Difficultés pédagogiques.

La difficulté de l’enseignement scolaire de l’histoire de la Shoah pourrait donc admettre des causes indépendantes de la réticence des publics scolaires difficiles. Du point de vue de la discipline historique, les contraintes d’horaires et de programmes ne permettent pas une mise en perspective suffisante du judéocide dans l’histoire générale de l’Europe. Or, produire la Shoah comme un mystère historique sans réelles causes assignables compromet la crédibilité rationnelle du discours.

Dans l’ordre des jugements de valeur, le poids moral qui pèse sur cet enseignement soumet l’enseignant à une constante incertitude sur ses propres positions : quel degré d’empathie ou de détachement objectif adopter ? Quelle leçon morale, quelle exemplarité imposer sur la foi des événements passés, pour exercer correctement le rôle de passeur dévolu par l’injonction publique ? Comment demeurer impartial en dépit de ses propres implications personnelles ?

Contre ces écueils, Sophie Ernst propose quelques repères simples : séparer le registre émotionnel et moral, parfois nécessaire, du contenu de connaissance historique ; ramener la position identitaire à un « nous » qui lie enseignant et élèves dans une communauté d’interrogation ; travailler la transversalité entre disciplines pour manifester la cohérence du propos et libérer l’enseignant du poids de sa propre subjectivité.

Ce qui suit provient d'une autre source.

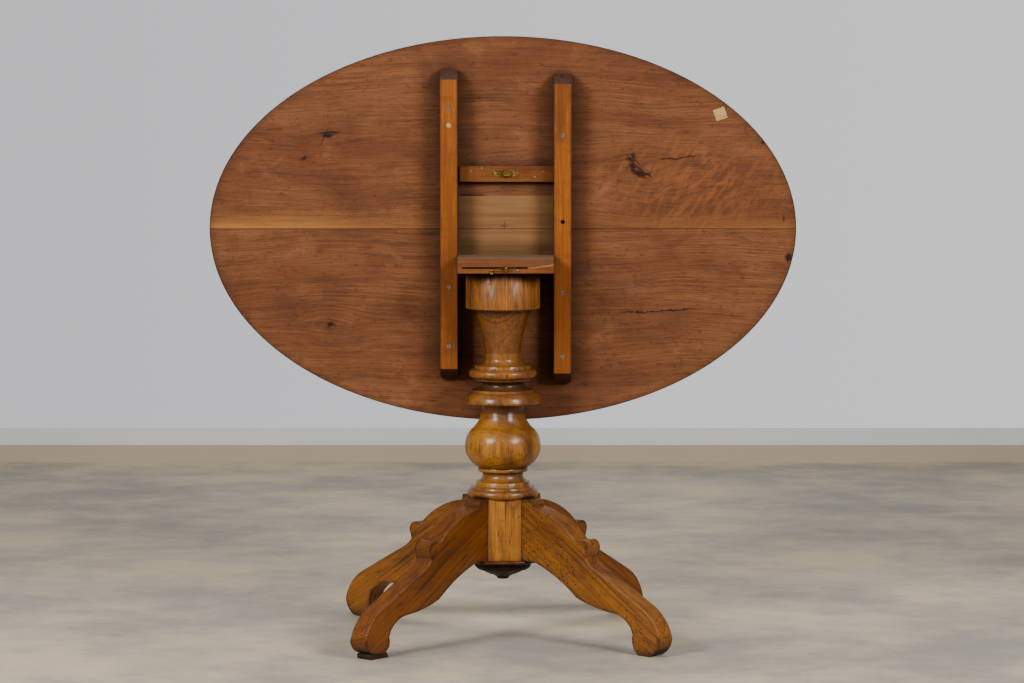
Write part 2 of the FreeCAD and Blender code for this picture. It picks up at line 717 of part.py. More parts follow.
def make_knob():
    """Small turned knob on the end of the bolt's arm: a bead above a ball."""
    body = new_body("bolt_knob")
    low = D["block_top"] - UPPER - 0.2 - D["bolt_thick"] - D["arm_drop"]
    sketch = new_sketch(body, "XZ_Plane")
    trace(sketch, (0, 2.6), [
        ((0, -7.4),),
        ((1, -7.4),),
        ((3.2, -4.3), (1.3, -1.4)),
        ((1.3, -0.9),),
        ((2.6, 0.8), (1, 2.6)),
        ((0, 2.6),),
    ])
    turn(body, sketch)
    away = -D["block_front"] - D["arm_forward"] - 1.2
    for axis, dim in (("x", D["side_slip"] - D["arm_reach"] - 2.6), ("y", away), ("z", low)):
        bind(body, "Placement.Base." + axis, dim)
    return body


def fastener(head, head_tall, shank, shank_long, slot):
    """Slotted screw or plain nail pointing down from its seat, as one boolean solid."""
    parts = []
    for radius, tall, base in ((head, head_tall, 0), (shank, shank_long, -shank_long)):
        cylinder = doc.addObject("Part::Cylinder", "Round")
        bind(cylinder, "Radius", radius)
        bind(cylinder, "Height", tall)
        bind(cylinder, "Placement.Base.z", base)
        parts.append(cylinder)
    solid = doc.addObject("Part::Fuse", "Fastener")
    solid.Base, solid.Tool = parts
    if slot:
        blade = doc.addObject("Part::Box", "Slot")
        bind(blade, "Length", lift(head) * 2.4)
        bind(blade, "Width", lift(head) * 0.24)
        bind(blade, "Height", lift(head_tall))
        bind(blade, "Placement.Base.x", lift(head) * -1.2)
        bind(blade, "Placement.Base.y", lift(head) * -0.12)
        bind(blade, "Placement.Base.z", lift(head_tall) * 0.5)
        cut = doc.addObject("Part::Cut", "Slotted")
        cut.Base, cut.Tool = solid, blade
        solid = cut
    return solid


def group(label, spots, facing, turn_by, **sizes):
    """One node of identical fasteners on the pivot frame; facing is the way their heads point."""
    members = []
    for number, (x, y, z) in enumerate(spots):
        solid = fastener(**sizes)
        aimed = FreeCAD.Rotation(FreeCAD.Vector(0, 0, 1), facing)
        spin = FreeCAD.Rotation(FreeCAD.Vector(0, 0, 1), turn_by + 47 * number)
        solid.Placement = FreeCAD.Placement(FreeCAD.Vector(0, 0, 0), aimed.multiply(spin))
        for axis, dim in (("x", D["side_slip"] + x), ("y", y), ("z", z)):
            bind(solid, "Placement.Base." + axis, dim)
        members.append(solid)
    node = doc.addObject("Part::Compound", label)
    node.Label = label
    node.Links = members
    return node


FRONT = FreeCAD.Vector(0, -1, 0)
UP = FreeCAD.Vector(0, 0, 1)


def make_fasteners():
    """Every screw and nail that shows."""
    seat = BEARER_FACE + D["screw_sink"]
    spots = []
    for hand, sign in (("left", -1), ("right", 1)):
        for height in SCREWS[hand]:
            spots.append((BEARER_MID * sign, seat, OVAL_Z + height))
    nodes = [group("bearer_screws", spots, FRONT, 20, head=D["screw_head"], head_tall=D["screw_sink"] - 0.4,
                   shank=D["screw_radius"], slot=True,
                   shank_long=D["bearer_tall"] - D["screw_sink"] + D["screw_bite"])]
    spots = [(x, RAIL_FACE + 1, PIVOT_Z + along) for x, along in NAILS]
    nodes.append(group("rail_nails", spots, FRONT, 0, head=2, head_tall=0.9, shank=1,
                       shank_long=D["rail_thick"] + 6, slot=False))
    middle = PIVOT_Z + D["keeper_near"] + D["keeper_wide"] / 2
    spots = [(x, RAIL_FACE - D["keeper_thick"], middle) for x in (-20, 20)]
    nodes.append(group("keeper_screws", spots, FRONT, 70, head=2.4, head_tall=0.9, shank=1.2,
                       shank_long=10, slot=True))
    spots = [(x, 2.5 - D["block_front"], SEAM_Z + 0.6) for x in CATCH_SCREWS]
    nodes.append(group("catch_screws", spots, UP, 10, head=1.5, head_tall=1, shank=0.9, shank_long=6, slot=True))
    spots = [(22.3, -D["block_front"], SEAM_Z - 2.6)]
    nodes.append(group("catch_stop", spots, FRONT, 35, head=2.6, head_tall=1.6, shank=1.2, shank_long=10,
                       slot=True))
    return nodes


nodes = [make_column()]
for label, azimuth, sole in (("leg_front_right", -45, 0), ("leg_rear_right", 45, 0),
                             ("leg_rear_left", 135, 0), ("leg_front_left", 225, D["pad_tall"])):
    nodes.append(make_leg(label, azimuth, sole))
nodes += [make_hub_plate(), make_pendant(), make_foot_pad(), make_block_lower(), make_block_upper()]
nodes += [make_pin("pivot_pin_left", -1), make_pin("pivot_pin_right", 1)]
nodes += [make_top_board("top_board_front", 1), make_top_board("top_board_rear", -1), make_patch()]
nodes += [make_bearer("bearer_left", "left", -1), make_bearer("bearer_right", "right", 1), make_plug()]
nodes += [make_rail(), make_keeper(), make_guide(), make_bolt(), make_knob()]
nodes += make_fasteners()
doc.recompute()

for item in doc.Objects:
    assert not {"Invalid", "Error"} & set(item.State), "%s: %s" % (item.Label, item.State)
os.makedirs("parts", exist_ok=True)
for node in nodes:
    shape = node.Shape
    assert not shape.isNull() and shape.isValid(), "%s has no valid shape" % node.Label
    shape.exportStep("parts/%s.step" % node.Label)
    box = shape.optimalBoundingBox()
    print("%-18s solids %d volume %.0f  x %.1f..%.1f  y %.1f..%.1f  z %.1f..%.1f" % (
        node.Label, len(shape.Solids), shape.Volume, box.XMin, box.XMax, box.YMin, box.YMax, box.ZMin, box.ZMax))
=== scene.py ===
"""Looks of the tilt top table: aged walnut, brass catch, iron screws; metres, in the frame of the model."""
import json
import math

import bmesh
import bpy
from mathutils import Matrix, Vector


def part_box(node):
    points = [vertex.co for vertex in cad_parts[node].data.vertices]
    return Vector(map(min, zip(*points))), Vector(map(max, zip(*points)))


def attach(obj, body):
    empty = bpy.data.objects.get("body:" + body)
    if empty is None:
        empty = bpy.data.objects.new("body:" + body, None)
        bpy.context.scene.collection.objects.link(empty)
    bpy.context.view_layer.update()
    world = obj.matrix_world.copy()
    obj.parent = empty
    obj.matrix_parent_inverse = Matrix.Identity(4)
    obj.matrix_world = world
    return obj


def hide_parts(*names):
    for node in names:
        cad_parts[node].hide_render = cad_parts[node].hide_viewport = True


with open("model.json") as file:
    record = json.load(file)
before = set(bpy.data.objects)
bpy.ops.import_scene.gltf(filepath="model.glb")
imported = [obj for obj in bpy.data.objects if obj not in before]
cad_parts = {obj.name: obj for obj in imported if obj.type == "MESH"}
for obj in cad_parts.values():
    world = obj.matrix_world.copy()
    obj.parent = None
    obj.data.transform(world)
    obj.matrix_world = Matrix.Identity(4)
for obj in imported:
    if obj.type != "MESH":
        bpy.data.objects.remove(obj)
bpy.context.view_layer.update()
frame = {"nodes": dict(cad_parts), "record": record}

RECORD = frame["record"]
BODY = {node: body for body, nodes in RECORD["behaviour"]["bodies"].items() for node in nodes}
YAW = math.radians(3.6)
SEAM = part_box("top_board_front")[0].z
OVAL = (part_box("top_board_front")[1].x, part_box("top_board_front")[1].z - SEAM)
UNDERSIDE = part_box("top_board_front")[0].y
BLOCK_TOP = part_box("block_upper_board")[1].z
FRAME_X = (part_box("bearer_left")[0].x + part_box("bearer_right")[1].x) / 2


# ---------------------------------------------------------------- shader helpers

def linear(code):
    """sRGB hex colour as linear RGBA: c / 12.92 below 0.04045, else ((c + 0.055) / 1.055) ** 2.4."""
    parts = [int(code[i:i + 2], 16) / 255 for i in (1, 3, 5)]
    return tuple(c / 12.92 if c <= 0.04045 else ((c + 0.055) / 1.055) ** 2.4 for c in parts) + (1.0,)


def put(mat, kind, inputs=None, **settings):
    """Add one shader node: settings are its properties, inputs its sockets' values or links."""
    made = mat.node_tree.nodes.new("ShaderNode" + kind)
    for name, value in settings.items():
        setattr(made, name, value)
    for name, value in (inputs or {}).items():
        if isinstance(value, bpy.types.NodeSocket):
            mat.node_tree.links.new(value, made.inputs[name])
        else:
            made.inputs[name].default_value = value
    return made


def calc(mat, operation, a, b=0.0, c=0.0, clamp=False):
    return put(mat, "Math", {0: a, 1: b, 2: c}, operation=operation, use_clamp=clamp).outputs[0]


def step(mat, value, low, high, to_low=0.0, to_high=1.0):
    """Smooth step of value from low to high."""
    inputs = {"Value": value, "From Min": low, "From Max": high, "To Min": to_low, "To Max": to_high}
    return put(mat, "MapRange", inputs, interpolation_type="SMOOTHSTEP").outputs["Result"]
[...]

Si les mémoires déstabilisent l’école, c’est peut-être qu’elle n’est pas encore en mesure de distinguer entre sa propre part institutionnelle de la mémoire collective, et son rôle pédagogique d’élaboration et de transmission des savoirs. Enseigner l’histoire de la Shoah ou d’autres périodes traumatiques du passé ne signifie pas que l’école doit assumer la culpabilité, ou transmettre la responsabilité des faits passés – ni qu’elle doit accepter que la société lui en impose la mission.

Sophie Ernst, Quand les mémoires déstabilisent l’école. Mémoire de la Shoah et Enseignement, Institut National de recherche pédagogique (INRP) 2008.